┌──

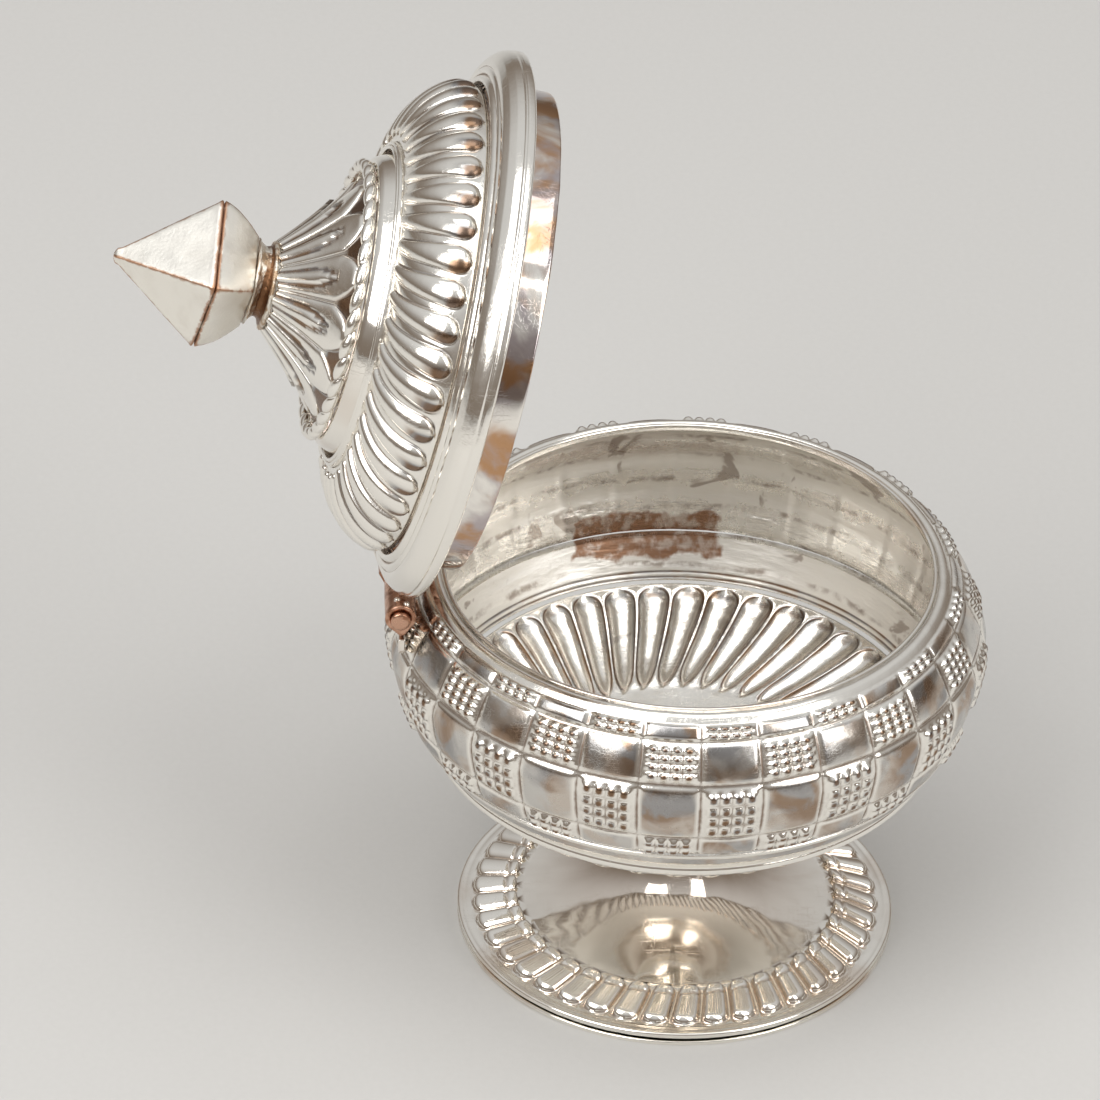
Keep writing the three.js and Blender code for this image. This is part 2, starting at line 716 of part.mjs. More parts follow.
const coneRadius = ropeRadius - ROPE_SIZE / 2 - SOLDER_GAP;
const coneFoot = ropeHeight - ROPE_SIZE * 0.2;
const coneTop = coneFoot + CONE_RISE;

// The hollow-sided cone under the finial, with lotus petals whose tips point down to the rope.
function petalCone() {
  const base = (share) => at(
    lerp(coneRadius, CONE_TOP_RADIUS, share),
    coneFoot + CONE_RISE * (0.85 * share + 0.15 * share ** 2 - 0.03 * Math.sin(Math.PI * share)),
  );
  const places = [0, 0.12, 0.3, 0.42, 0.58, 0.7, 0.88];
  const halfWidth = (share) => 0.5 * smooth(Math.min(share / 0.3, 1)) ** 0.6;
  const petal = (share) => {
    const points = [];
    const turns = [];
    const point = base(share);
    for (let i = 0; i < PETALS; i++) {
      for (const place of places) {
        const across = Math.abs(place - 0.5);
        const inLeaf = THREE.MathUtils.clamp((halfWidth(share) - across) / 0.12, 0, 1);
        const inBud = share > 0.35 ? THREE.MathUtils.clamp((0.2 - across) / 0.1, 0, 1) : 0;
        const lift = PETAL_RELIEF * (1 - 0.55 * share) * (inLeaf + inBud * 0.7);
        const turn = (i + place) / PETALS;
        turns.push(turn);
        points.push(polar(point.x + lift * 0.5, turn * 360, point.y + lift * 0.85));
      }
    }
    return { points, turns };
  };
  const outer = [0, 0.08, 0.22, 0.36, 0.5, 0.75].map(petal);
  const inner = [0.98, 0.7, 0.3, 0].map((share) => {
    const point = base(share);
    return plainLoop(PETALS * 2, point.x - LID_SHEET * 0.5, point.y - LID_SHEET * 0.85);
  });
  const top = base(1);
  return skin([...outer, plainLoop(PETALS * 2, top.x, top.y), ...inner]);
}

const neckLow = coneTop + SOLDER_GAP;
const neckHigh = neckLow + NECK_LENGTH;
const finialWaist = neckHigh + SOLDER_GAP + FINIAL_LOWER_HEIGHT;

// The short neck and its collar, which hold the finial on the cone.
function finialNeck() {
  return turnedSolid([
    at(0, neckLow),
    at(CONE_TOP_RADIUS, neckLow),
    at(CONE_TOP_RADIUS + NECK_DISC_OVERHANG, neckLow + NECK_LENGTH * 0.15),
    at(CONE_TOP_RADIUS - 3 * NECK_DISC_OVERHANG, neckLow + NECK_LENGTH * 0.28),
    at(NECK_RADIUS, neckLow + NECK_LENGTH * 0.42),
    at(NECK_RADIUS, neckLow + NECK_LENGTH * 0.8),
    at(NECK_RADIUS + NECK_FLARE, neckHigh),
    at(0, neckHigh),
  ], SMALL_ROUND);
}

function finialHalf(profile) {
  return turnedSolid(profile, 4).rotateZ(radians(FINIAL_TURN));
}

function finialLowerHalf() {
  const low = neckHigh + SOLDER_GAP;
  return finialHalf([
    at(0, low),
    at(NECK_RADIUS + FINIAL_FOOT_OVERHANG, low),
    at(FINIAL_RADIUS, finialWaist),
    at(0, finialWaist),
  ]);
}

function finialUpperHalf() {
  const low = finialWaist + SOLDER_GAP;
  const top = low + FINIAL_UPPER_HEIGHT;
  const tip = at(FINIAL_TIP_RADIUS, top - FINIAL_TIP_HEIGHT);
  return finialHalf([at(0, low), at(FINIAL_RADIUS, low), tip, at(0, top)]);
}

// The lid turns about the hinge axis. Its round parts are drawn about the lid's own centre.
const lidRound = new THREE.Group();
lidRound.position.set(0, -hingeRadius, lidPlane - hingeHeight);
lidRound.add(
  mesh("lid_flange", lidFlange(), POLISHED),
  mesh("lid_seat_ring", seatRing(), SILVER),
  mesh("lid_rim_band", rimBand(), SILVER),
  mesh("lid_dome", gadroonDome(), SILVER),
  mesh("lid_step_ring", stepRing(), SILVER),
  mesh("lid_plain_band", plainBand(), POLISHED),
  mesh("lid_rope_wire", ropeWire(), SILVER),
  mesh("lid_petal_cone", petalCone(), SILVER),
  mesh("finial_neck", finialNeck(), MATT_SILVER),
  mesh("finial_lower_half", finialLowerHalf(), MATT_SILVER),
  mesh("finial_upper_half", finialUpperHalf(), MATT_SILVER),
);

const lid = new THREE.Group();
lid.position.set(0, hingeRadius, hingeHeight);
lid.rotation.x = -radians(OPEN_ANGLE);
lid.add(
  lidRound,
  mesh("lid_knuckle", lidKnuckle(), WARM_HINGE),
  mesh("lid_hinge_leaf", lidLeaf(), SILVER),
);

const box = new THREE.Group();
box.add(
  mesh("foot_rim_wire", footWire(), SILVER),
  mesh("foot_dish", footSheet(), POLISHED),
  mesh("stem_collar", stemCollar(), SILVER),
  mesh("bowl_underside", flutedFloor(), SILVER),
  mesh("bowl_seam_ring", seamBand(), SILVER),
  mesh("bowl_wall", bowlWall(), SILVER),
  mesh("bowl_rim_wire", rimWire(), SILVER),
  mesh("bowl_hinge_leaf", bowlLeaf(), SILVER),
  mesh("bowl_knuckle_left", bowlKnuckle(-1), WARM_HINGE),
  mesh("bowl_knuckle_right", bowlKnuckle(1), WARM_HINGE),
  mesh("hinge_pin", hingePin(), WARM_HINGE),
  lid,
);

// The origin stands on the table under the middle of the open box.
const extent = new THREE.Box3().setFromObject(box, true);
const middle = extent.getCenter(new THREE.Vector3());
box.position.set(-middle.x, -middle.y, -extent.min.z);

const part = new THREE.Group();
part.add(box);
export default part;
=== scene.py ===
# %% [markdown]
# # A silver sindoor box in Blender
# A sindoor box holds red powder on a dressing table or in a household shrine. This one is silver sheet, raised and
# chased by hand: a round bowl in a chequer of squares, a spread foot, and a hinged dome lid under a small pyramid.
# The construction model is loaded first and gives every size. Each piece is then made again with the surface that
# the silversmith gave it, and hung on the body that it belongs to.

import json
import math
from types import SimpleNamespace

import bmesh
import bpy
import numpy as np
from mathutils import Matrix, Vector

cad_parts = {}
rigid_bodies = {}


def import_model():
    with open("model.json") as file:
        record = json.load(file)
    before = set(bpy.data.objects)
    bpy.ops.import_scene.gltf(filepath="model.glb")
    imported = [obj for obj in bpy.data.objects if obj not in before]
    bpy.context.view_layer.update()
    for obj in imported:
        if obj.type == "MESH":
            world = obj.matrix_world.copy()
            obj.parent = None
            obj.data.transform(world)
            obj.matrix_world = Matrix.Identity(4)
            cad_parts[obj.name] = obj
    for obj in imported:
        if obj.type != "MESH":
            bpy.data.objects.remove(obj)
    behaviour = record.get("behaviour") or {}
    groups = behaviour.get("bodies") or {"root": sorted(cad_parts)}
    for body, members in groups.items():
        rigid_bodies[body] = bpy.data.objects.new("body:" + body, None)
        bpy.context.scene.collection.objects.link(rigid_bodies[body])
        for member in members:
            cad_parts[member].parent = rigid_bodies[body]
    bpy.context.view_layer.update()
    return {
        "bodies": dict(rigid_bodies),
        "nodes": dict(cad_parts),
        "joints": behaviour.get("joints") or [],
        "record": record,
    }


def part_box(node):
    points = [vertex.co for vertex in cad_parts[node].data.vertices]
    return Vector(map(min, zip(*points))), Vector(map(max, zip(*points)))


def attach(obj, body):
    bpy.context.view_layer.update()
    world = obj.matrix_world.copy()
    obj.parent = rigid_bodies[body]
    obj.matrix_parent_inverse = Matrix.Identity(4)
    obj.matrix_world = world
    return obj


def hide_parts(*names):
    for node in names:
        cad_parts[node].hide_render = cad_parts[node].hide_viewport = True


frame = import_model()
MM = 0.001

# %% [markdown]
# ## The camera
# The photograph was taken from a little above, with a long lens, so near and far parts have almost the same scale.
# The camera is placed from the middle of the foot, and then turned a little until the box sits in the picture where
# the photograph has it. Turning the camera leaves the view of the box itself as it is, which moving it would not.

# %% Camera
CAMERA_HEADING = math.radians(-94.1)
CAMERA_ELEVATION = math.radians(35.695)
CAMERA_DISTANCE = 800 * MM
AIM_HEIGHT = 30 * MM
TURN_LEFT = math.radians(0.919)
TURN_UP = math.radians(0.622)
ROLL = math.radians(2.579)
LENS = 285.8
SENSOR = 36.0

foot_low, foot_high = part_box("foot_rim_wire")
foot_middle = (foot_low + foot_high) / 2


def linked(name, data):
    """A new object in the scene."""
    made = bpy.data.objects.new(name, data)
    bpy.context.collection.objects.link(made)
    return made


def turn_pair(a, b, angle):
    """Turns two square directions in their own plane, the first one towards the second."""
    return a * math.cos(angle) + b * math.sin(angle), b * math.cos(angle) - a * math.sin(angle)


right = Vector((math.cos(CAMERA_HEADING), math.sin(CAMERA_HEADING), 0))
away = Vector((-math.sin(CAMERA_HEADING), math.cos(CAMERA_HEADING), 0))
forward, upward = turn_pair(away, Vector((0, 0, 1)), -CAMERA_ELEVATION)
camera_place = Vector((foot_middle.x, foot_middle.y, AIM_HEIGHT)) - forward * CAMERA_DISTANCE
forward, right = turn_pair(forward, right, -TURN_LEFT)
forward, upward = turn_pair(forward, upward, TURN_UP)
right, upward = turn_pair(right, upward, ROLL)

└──

WHAT THIS TASK INVOLVES
Exactly and only the lines from the line with "const box = new THREE.Group();" to the line with "record = json.load(file)", both included, are to be printed.

RIGHT ANSWER
const box = new THREE.Group();
box.add(
  mesh("foot_rim_wire", footWire(), SILVER),
  mesh("foot_dish", footSheet(), POLISHED),
  mesh("stem_collar", stemCollar(), SILVER),
  mesh("bowl_underside", flutedFloor(), SILVER),
  mesh("bowl_seam_ring", seamBand(), SILVER),
  mesh("bowl_wall", bowlWall(), SILVER),
  mesh("bowl_rim_wire", rimWire(), SILVER),
  mesh("bowl_hinge_leaf", bowlLeaf(), SILVER),
  mesh("bowl_knuckle_left", bowlKnuckle(-1), WARM_HINGE),
  mesh("bowl_knuckle_right", bowlKnuckle(1), WARM_HINGE),
  mesh("hinge_pin", hingePin(), WARM_HINGE),
  lid,
);

// The origin stands on the table under the middle of the open box.
const extent = new THREE.Box3().setFromObject(box, true);
const middle = extent.getCenter(new THREE.Vector3());
box.position.set(-middle.x, -middle.y, -extent.min.z);

const part = new THREE.Group();
part.add(box);
export default part;
=== scene.py ===
# %% [markdown]
# # A silver sindoor box in Blender
# A sindoor box holds red powder on a dressing table or in a household shrine. This one is silver sheet, raised and
# chased by hand: a round bowl in a chequer of squares, a spread foot, and a hinged dome lid under a small pyramid.
# The construction model is loaded first and gives every size. Each piece is then made again with the surface that
# the silversmith gave it, and hung on the body that it belongs to.

import json
import math
from types import SimpleNamespace

import bmesh
import bpy
import numpy as np
from mathutils import Matrix, Vector

cad_parts = {}
rigid_bodies = {}


def import_model():
    with open("model.json") as file:
        record = json.load(file)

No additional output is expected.